Divorzio: tra legge e coscienza
Cinquant’anni fa l’approvazione della norma. Ma solo con il referendum di 4 anni dopo si scatenò anche la battaglia politica
In questi giorni, nonostante l’incubo pandemico, non è passato inosservato il 50° anniversario della approvazione della legge che ha legalizzato il divorzio. Molti hanno riproposto la convinzione che quella legge sia stato il primo sasso che ha provocato la valanga delle rivendicazioni laiciste il cui elenco non è ancora completo. Di certo fu un evento sconvolgente per la comunità che comunque derubricò l’evento come frutto di una cultura che veniva da altre contrade. Non ci siamo resi conto che quello era uno dei segni che annunciavano l’arrivo di un’epoca nuova. Perché in quegli anni ci fu il boom economico. Ma soprattutto arrivarono il cinema, la televisione, il telefono nelle case, una prima semi-edicola (bisognava prenotare i giornali), le automobili e tutto il resto che oggi si tende ad ignorare alla ricerca dei colpevoli del degrado. Poi è venuto il ’68 degli studenti, il ’69 dei metalmeccanici e della prima strage fascista che aprì la lunga stagione delle violenze multicolori.
In quegli anni i ritmi e le condizioni della vita subirono un’accelerazione improvvisa. Di fatto nel giro di pochi anni non solo si rivoltò il mondo che intanto era entrato in tutte le case. Crollarono tutti i confini. Con gli spostamenti sempre più frequenti da un Paese all’altro, ma soprattutto con il diffondersi di culture fino ad allora estranee alle nostre contrade. Si era determinata in tal modo una sproporzione crescente fra l’esperienza personale (e comunitaria) e i processi sociali. Per cui la sensazione, arrivata fino a noi, era quella di vivere in un mondo indescrivibile, inafferrabile, spesso incomprensibile ai livelli più profondi. Questo racconta la fatica di individuare il terreno comune su cui costruire il futuro. E quale futuro. Senza dimenticare che la risposta alle provocazioni della storia non possono essere individuali, ma comportano la somma e la rielaborazione di molte scelte individuali. Oggi, come ieri, l’abbaglio più diffuso è quello di confondere la causa con gli effetti e viceversa. Il problema di fondo è che i cambiamenti evidenti cui ho fatto cenno hanno causato un ribaltamento della cultura generale (anche religiosa) che invocava una capacità di confronto e di rielaborazione. Non certo del Vangelo o dell’etica cristiana, ma del modo di continuare ad essere testimoni di una fede eterna che aveva bisogno di essere incarnata in un mondo nuovo, secondo i nuovi ritmi.

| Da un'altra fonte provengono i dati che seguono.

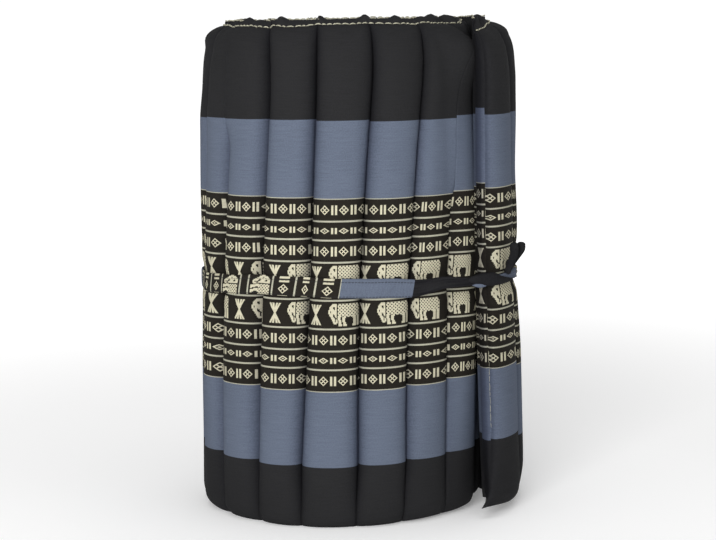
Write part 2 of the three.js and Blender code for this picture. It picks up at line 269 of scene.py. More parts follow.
# The elephants' repeat: a bundle of rays, then one elephant, charted in cells. A hash is solid cream, an o
# is the netted body cloth and a dot is the ground.
REPEAT_LENGTH = 0.058
ELEPHANT_START = 0.0186
ELEPHANT_LIFT = 0.0188
CELL_WIDTH = 0.0009
CELL_HEIGHT = 0.001
ELEPHANT = [
    "....#####.oooooooooooooooooooooo..",
    "...######.ooooooooooooooooooooooo.",
    "..#######.ooooooooooooooooooooooo.",
    ".####..##.oooooooooooooooooooooooo",
    ".####..##.oooooooooooooooooooooooo",
    ".#####.##.oooooooooooooooooooooooo",
    "#########.oooooooooooooooooooooooo",
    "##.######.oooooooooooooooooooooooo",
    "##.######.oooooooooooooooooooooooo",
    "#########.oooooooooooooooooooooooo",
    ".####.###.oooooooooooooooooooooooo",
    ".####..##.oooooooooooooooooooooooo",
    "..###..##.####.oooooooooooo###.###",
    "...###..#.###..####.......o###.###",
    "...####...###..###.........###.###",
    "....###.#.###..###.........###.###",
    "....###.##.###.###.........###.###",
    ".....##.##.###.###.........###.###",
    ".....#####.###..###........###.###",
    "......###..###..###........###.###",
    "...........####.####......####.###",
    "...........####.####......####.###",
]
BODY_NET = 0.0034
BODY_THREAD = 0.0017
RAYS_MIDDLE = 0.0055
RAYS_HALF_HEIGHT = 0.0100
RAYS_SPREADS = [0.0050, 0.0019]
RAY_HALF_WIDTHS = (0.0008, 0.00105)

# The two smaller repeats: a netted diamond and a flat rhombus, each with a pair of bars.
MOTIF_PITCH = 0.019
MOTIF_START = 0.0045
DIAMOND_ROWS = [0.0437, 0.0843]
RHOMBUS_ROW = 0.0639
DIAMOND_NET = 0.0042
DIAMOND_THREAD = 0.0013
BAR_EDGES = (0.0008, 0.0029)
BAR_HALF_HEIGHT = 0.0047
RHOMBUS_HALF = (0.0050, 0.0030)
RHOMBUS_RINGS = (0.62, 0.26)
SHORT_BAR_HALF_HEIGHT = 0.0030

# Colours, as linear red, green and blue.
BLACK = (0.0190, 0.0190, 0.0201)
BLUE = (0.103, 0.123, 0.167)
CREAM = (0.52, 0.49, 0.36)
LINE_CREAM = (0.38, 0.37, 0.29)
GROUND = (0.017, 0.015, 0.012)
THREAD_DARK = (0.24, 0.23, 0.17)
THREAD_LIGHT = (0.52, 0.50, 0.39)
FLOOR_COLOUR = (0.90, 0.90, 0.90)

# Painted shade: tints that darken the cloth's colour in the creases, less where they fill out and at the
# foot, and in the folds of the strap.
CREASE_PAINTED_SHADE = (0.47, 0.47, 0.53)
CREASE_SHADE_SPREAD = 5
FILLED_CREASE_SHADE_LOSS = 0.9
FOOT_CREASE_SHADE_LOSS = 0.5
FOLD_PAINTED_SHADE = (0.45, 0.45, 0.50)
FOLD_SHADE_DEPTH = 0.55

# The yarns: noise that is finer one way than the other, with how much it changes the cloth's shade, and the
# relief of the weave.
Grain = namedtuple("Grain", "scale detail seed strength")
STREAKS = Grain((45, 900, 1), 2.0, 0.0, 0.34)
PATCHES = Grain((14, 9, 1), 1.0, 4.0, 0.22)
SPECKLE = Grain((900, 700, 1), 0.0, 9.0, 0.30)
# Noise that streaks the painted shade of the strap's folds.
FOLDS = Grain((1, 22, 2.6), 1.0, 2.0, 2.4)
THREAD_GRAIN = 900
YARN_PITCHES = (0.0010, 0.0008)
YARN_RELIEF = 0.5
STREAK_RELIEF = 1.2
RELIEF_STRENGTH = 0.5
RELIEF_HEIGHT = 0.00025
FABRIC_ROUGHNESS = 0.92
FABRIC_SPECULAR = 0.06

# The strap: a folded band drawn tight round the roll, its knot and its loop. It was cut across the cloth,
# so that its length runs through the colours from the upper edge to the lower one, from both of its ends.
# Its line goes over the crests of the last turn and of STRAP_SEARCH degrees before it.
STRAP_HEIGHT = 0.240
STRAP_WIDTH = 0.0195
STRAP_THICKNESS = 0.0024
STRAP_CLEARANCE = 0.0004
STRAP_STEP = 0.003
KNOT_ANGLE = 54
KNOT_HALF = 0.014
GATHER_LENGTHS = (0.085, 0.190)
GATHERED_WIDTH = 0.0068
GATHERED_THICKNESS = 0.0046
GATHER_FOLDS = 0.0011
PATTERN_REACHED = 0.1430
BLUE_SCALE = 1.034
PATTERN_SCALE = 0.905
STRAP_FINISH = 0.390
STRAP_PLACE = 0.1346
STRAP_SLANT = -0.0017
TOPSTITCHES = (0.62, -0.87)
TOPSTITCH_HALF_WIDTH = 0.055
TOPSTITCH_STEP = 0.0034
TOPSTITCH_LENGTH = 0.0027
TOPSTITCH_SHADE = 0.55
BAND_SIDES = 20
BAND_POWERS = (0.7, 0.5)
GATHER_BLEND = 0.35
GATHER_RIDGES = 7
GATHER_TWIST = 30
RIPPLE = 0.0003
RIPPLE_LENGTH = 0.012
STRAP_SEARCH = 44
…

Se vogliamo restare al tema del divorzio, non bastava e non basta proclamare solennemente l’indissolubilità del matrimonio rispetto a un cinema e a una televisione che facevano fatica a raccontare storie dove non ci fossero divorziati: era necessario ricostruire i modi e i tempi di formazione delle coscienze per generare testimoni. Invece si è continuato a reiterare modi e tempi di sempre, nella convinzione che la verità avrebbe comunque trionfato; e a “snidare” il nemico, anziché prestare attenzione ai segni dei tempi e dare risposte nuove a domande nuove. Dentro una comunicazione culturalmente ed eticamente caotica, sempre più invasiva e pervasiva. Nel caso specifico del divorzio c’è da sottolineare un altro aspetto, quello politico. Nel momento in cui veniva approvata la legge, la Democrazia cristiana aveva il potere e quindi la possibilità di fermare qualsiasi norma. Con il divorzio non lo ha fatto. Non sta a me spiegare le ragioni di quella scelta, ma posso ricordare che la battaglia pubblica non è avvenuta nel momento dell’approvazione della legge, ma quattro anni dopo, in occasione del referendum del 12 e 13 maggio 1974. Il che mi ha fatto pensare allora, e penso oggi, che molti cattolici fossero convinti che il referendum avrebbe cancellato la legge. Perché non si era ancora capito che il mondo era cambiato e non era in gioco il potere della legge, ma le scelte delle coscienze. Scenario che si è ripetuto anche a proposito della legge sull’aborto. E a proposito di tutto il resto che ancora ci avvolge e spesso ci paralizza. Non c’è da meravigliarsi perché la mentalità del “contro” anziché del “perché”, è tuttora diffusa nonostante il moltiplicarsi delle sconfitte.